Monday, May 25, 2009

Awe-Summm Blog Award - thank you Kate



Kate James nominated me for this Blog Award - I am not sure if my words are that full of wisdom or my thoughts that insightful but I do enjoy the world of blogging and the sharing of information, images, thoughts, ideas.....

Below are the rules and guidelines to the Awe-summm award:

* List 7 things that make you Awe-Summm and then pass the award on to 7 bloggers you love.

* Make sure to tag your recipients and let them know they have won!

* And finally link back to the blogger that tagged you.

7 things that make me Awe-summm! Wow! That is seriously hard work and putting it into writing even harder!

1. I like to help people – being a typical Libran I like balance and order. Helping others to see the wood for the trees is something I enjoy and think I am good at (is that the right saying?)

2. I notice the detail in things

3. I like to talk and am able to communicate with people and naturally fit into most social settings

4. I am open to new concepts,ideas and philosophies and am interested in other's views and ideas.

5. I go out of my way for my friends and acquaintances – offering help where I can

6. Being a mother fills me with joy and wonder and I love being a part of our school community

7. I appreciate how fragile our environment is and am making conscious steps to act responsibly and instill these ideas in my daughter

I am new to the world of blogging so my list of blogs I follow is not huge but I have some lovely ones I do follow. From my gorgeous meditation teacher Kate James to the wonderful ideas and thoughts of Zen Habits. A Heart in Provence is beautiful and feeds my love of all things that are gorgeous. Some of the images are astounding. The same could be said for the beautiful images in the Smitten Kitchen gallery of photos. Truly amazing.

Everyday calm
Smitten kitchen

Zen Habits
Pocket Nap

Open
A Heart in Provence

Happy blogging!

Sunday, May 24, 2009

A hidden gem



I love it when I find a hidden treasure - today we visited a lovely sculpture park just behind Frankston. Hidden on a main road is a delightful, tranquil, artistic oasis. We roamed the tracks in the bush finding carefully placed works of art that elicited squeals of excitement from my 5 year old, Lucy.
I can't take the credit for finding this gem (http://www.mcclellandgallery.com/), a friend of mine from Seddon told me all about it. She travelled from her side of town last weekend and raved about her experience. I found the visit a wonderfully energising experience. The day was mild, the sun shining, the trees and sculptures reflected on the mirror like surface of the duck pond and the unique pieces of art sparked excitement in Lucy. Seeing my 5 year old appreciating, touching, noticing, commenting and responding to the art was wonderful.
I had forgotten how art fed my creative nature. How I love; feeling the different textures, noticing the warmth or coolness of the different materials, observing how the piece of art sits in it's environment and the way a piece of art makes me feel. I will continue to seek out art that is a tonic for my soul and hopefully I will pass this appreciation on to Lucy.
The lovely Kate James has nominated me for a Blog award - quite baffling as I am not sure if my ramblings are that interesting. I will take a little time to put together my list of 7 things that make me Awe-Summm and my 7 favourite blogs and respond to the nomination. I also thank Kate (my meditation teacher) who opened my eyes to not only meditation but triggered my quest to explore the idea of wellness and happiness.

Thursday, May 14, 2009

Aaaarrggghhhhhhh....finding time


Time - where does it go? Why can't I seem to motivate myself to manage it better. I used to list it as one of my strengths, but somewhere along the way I seem to have lost the ability or will to be productive.

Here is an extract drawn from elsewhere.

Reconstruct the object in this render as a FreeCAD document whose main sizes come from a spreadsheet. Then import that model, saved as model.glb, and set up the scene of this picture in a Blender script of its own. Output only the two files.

It is stressing me out a bit that I don't seem to be able to "manage" all aspects of my life at the moment. I need to get better at doing the work stuff that has to be done when I can do it rather than waiting till the last minute.

How can I motivate myself to get the less enjoyable aspects of work off my to do list and in doing so de-stressing myself!

Why is it I will spend half an hour on facebook and not balancing the bank statements in MYOB? (ok that is an obvious one). Why is it I will sit and write on my blog rather than attending to the mountain of paperwork on my desk at the moment. At 37 I would have thought I would be more conscientious than when I was younger - but it doesn't seem to be the case. I seem to be going backwards.

Somewhere along the way I have lost interest in my work life (apart from the social interaction). I lack career ambition and really, really don't know what I want to be when I "grow up". This lack of clarity is impacting all areas of my life.

Reading, researching, talking and exploring alternate options are high on my to do list. With lots of scenarios up in the air at the moment hopefully I will find a "solution" soon.

Until then I will plod along, doing what I have to do to pay the bills and keep the business running, and at least enjoying the wonderful things in my life at the moment; the lovely Lucy, interaction with our new school friends, hanging out with friends, gardening, listening to music, going to the beach and collecting shells and sticks, enjoying a latte, reading and watching the leaves autumnal showcase.